3. Practice Ho’oponopono.
Try Ho’oponopono if you are feeling anger, resentment, or frustration toward the applicant tracking system (ATS), recruiter, or hiring manager who rejected your candidacy. Repeat this powerful Hawaiian ritual to yourself until you feel fully at peace with the person: “I am sorry. Please forgive me. Thank you. I love you.”
4. Ask for feedback.
After you successfully release all of the negative energy associated with the job search rejection, consider requesting feedback on your application. This can be as simple as a two to three sentence email to the recruiter or hiring email asking if there is any feedback they can provide on your job application or interview.
5. Take action on your job search.
You can quickly rebound from the rejection by moving forward with your job search effort. Take immediate action by updating your resume or optimizing your LinkedIn profile, submitting a few online applications, or networking with people in your target role. Try to carve out at least 20 minutes per day on your job search.
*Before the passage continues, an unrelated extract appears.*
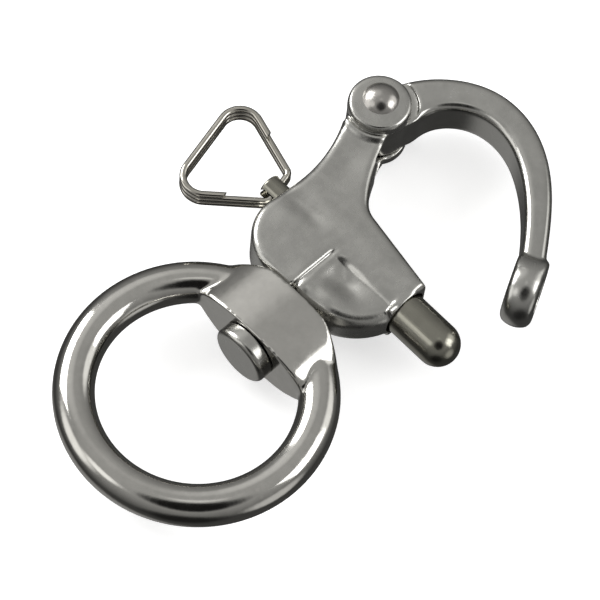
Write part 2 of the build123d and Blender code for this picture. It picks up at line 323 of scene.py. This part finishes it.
def floor():
    """A plain pale floor that the shackle lies on."""
    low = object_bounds()[0]
    side = 2.0
    corners = [(-side, -side, 0), (side, -side, 0), (side, side, 0), (-side, side, 0)]
    mesh = bpy.data.meshes.new("floor")
    mesh.from_pydata(corners, [], [(0, 1, 2, 3)])
    plane = bpy.data.objects.new("floor", mesh)
    plane.location.z = low[2]
    bpy.context.scene.collection.objects.link(plane)
    material = bpy.data.materials.new("pale_floor")
    material.use_nodes = True
    g = Graph(material.node_tree)
    mottle = g.noise(g.add("ShaderNodeTexCoord").outputs["Object"], 30.0)
    white = g.spread(mottle, 0.3, 0.7, 0.90, 0.92)
    colour = g.add("ShaderNodeCombineColor", {0: white, 1: white, 2: white}).outputs[0]
    paper = g.add("ShaderNodeBsdfPrincipled", {"Base Color": colour, "Roughness": 0.9,
                                               "Emission Color": (1.0, 1.0, 1.0, 1.0),
                                               "Emission Strength": 0.62})
    g.add("ShaderNodeOutputMaterial", {"Surface": paper.outputs[0]})
    mesh.materials.append(material)
    plane.visible_glossy = False  # the steel mirrors the darker room instead of the paper
    plane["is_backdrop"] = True


# Soft patches of the room: direction by the camera's axes, inner and outer radius in degrees, brightness
ROOM = [
    (view_direction(-0.25, 0.90, 0.40), 4, 26, 0.85),
    (view_direction(-0.62, 0.78, 0.05), 6, 15, 1.5),
    (view_direction(-0.95, 0.10, 0.35), 8, 24, 1.5),
    (view_direction(0.90, 0.38, 0.25), 8, 22, 1.4),
    (view_direction(-0.64, 0.05, 0.76), 4, 14, 1.6),
    (view_direction(0.08, 0.45, 0.89), 2, 7, 1.0),
    (view_direction(0.05, -0.14, 0.98), 16, 28, 0.012),
    (view_direction(-0.10, -1.00, 0.15), 10, 30, 0.02),
    (view_direction(0.75, -0.65, 0.15), 8, 24, 0.80),
    (view_direction(-0.50, -0.42, -0.75), 14, 34, 0.36),
]


def room():
    """A light tent: pale overhead, with soft boxes and the dark opening that the camera looks through."""
    world = bpy.data.worlds.new("light_tent")
    bpy.context.scene.world = world
    world.use_nodes = True
    g = Graph(world.node_tree)
    direction = g.add("ShaderNodeTexCoord").outputs["Generated"]
    height = g.add("ShaderNodeSeparateXYZ", {0: direction}).outputs["Z"]
    level = g.spread(height, -0.35, 0.9, 0.07, 0.52)
    for towards, inner, outer, strength in ROOM:
        dot = g.add("ShaderNodeVectorMath", {0: direction, 1: tuple(towards)}, operation="DOT_PRODUCT")
        edge = (math.cos(math.radians(outer)), math.cos(math.radians(inner)))
        share = g.spread(dot.outputs["Value"], edge[0], edge[1], 0.0, 1.0, smooth=True)
        kept = g.math("MULTIPLY", level, g.math("SUBTRACT", 1.0, share))
        level = g.math("ADD", kept, g.math("MULTIPLY", share, strength))
    sky = g.add("ShaderNodeBackground", {"Color": (1.0, 0.995, 0.98, 1.0), "Strength": level})
    g.add("ShaderNodeOutputWorld", {"Surface": sky.outputs[0]})


def soft_box(name, towards, distance, size, watts):
    """A square area light aimed at the middle of the object."""
    light = bpy.data.lights.new(name, "AREA")
    light.size = size
    light.energy = watts
    lamp = bpy.data.objects.new(name, light)
    lamp.matrix_world = Matrix.LocRotScale(towards * distance, towards.to_track_quat("Z", "Y"), None)
    bpy.context.scene.collection.objects.link(lamp)


def camera():
    """The camera, level with the view that the object is seen from."""
    lens = bpy.data.cameras.new("camera")
    lens.sensor_width = SENSOR_MM
    lens.lens = LENS_MM
    lens.clip_start = 0.01
    eye = bpy.data.objects.new("camera", lens)
    turn = Matrix((CAMERA_RIGHT, CAMERA_UP, CAMERA_BACK)).transposed().to_4x4()
    eye.matrix_world = Matrix.Translation(CAMERA_LOCATION) @ turn
    bpy.context.scene.collection.objects.link(eye)
    bpy.context.scene.camera = eye


floor()
room()
soft_box("key", view_direction(-0.65, 0.72, 0.2), 0.8, 0.45, 4.5)
soft_box("fill", view_direction(0.8, 0.1, 0.5), 0.9, 0.45, 2.0)
camera()
bpy.context.scene.view_settings.view_transform = "Standard"  # keeps the paper white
6. Ask for help with the job search.
Know that you do not have to navigate the job search alone. Consider asking a friend, trusted mentor, or career coach to help you stay motivated during the job hunt, especially if you find yourself frustrated by rejections. I am a proponent of leveraging a job search accountability buddy or two to keep you feeling energized throughout the job search. This is especially important for those of us living with mental health conditions.
7. Celebrate the “small” wins.
While it may seem counterproductive to celebrate a job search rejection, I advise my career coaching clients to celebrate the “small” wins throughout the job hunt. Decide how you want to celebrate every step of the job search — identifying your target companies and positions, submitting your application, interviewing, the list goes on. Even when you get rejected from a dream job, there are a lot of other important job search steps for you to celebrate!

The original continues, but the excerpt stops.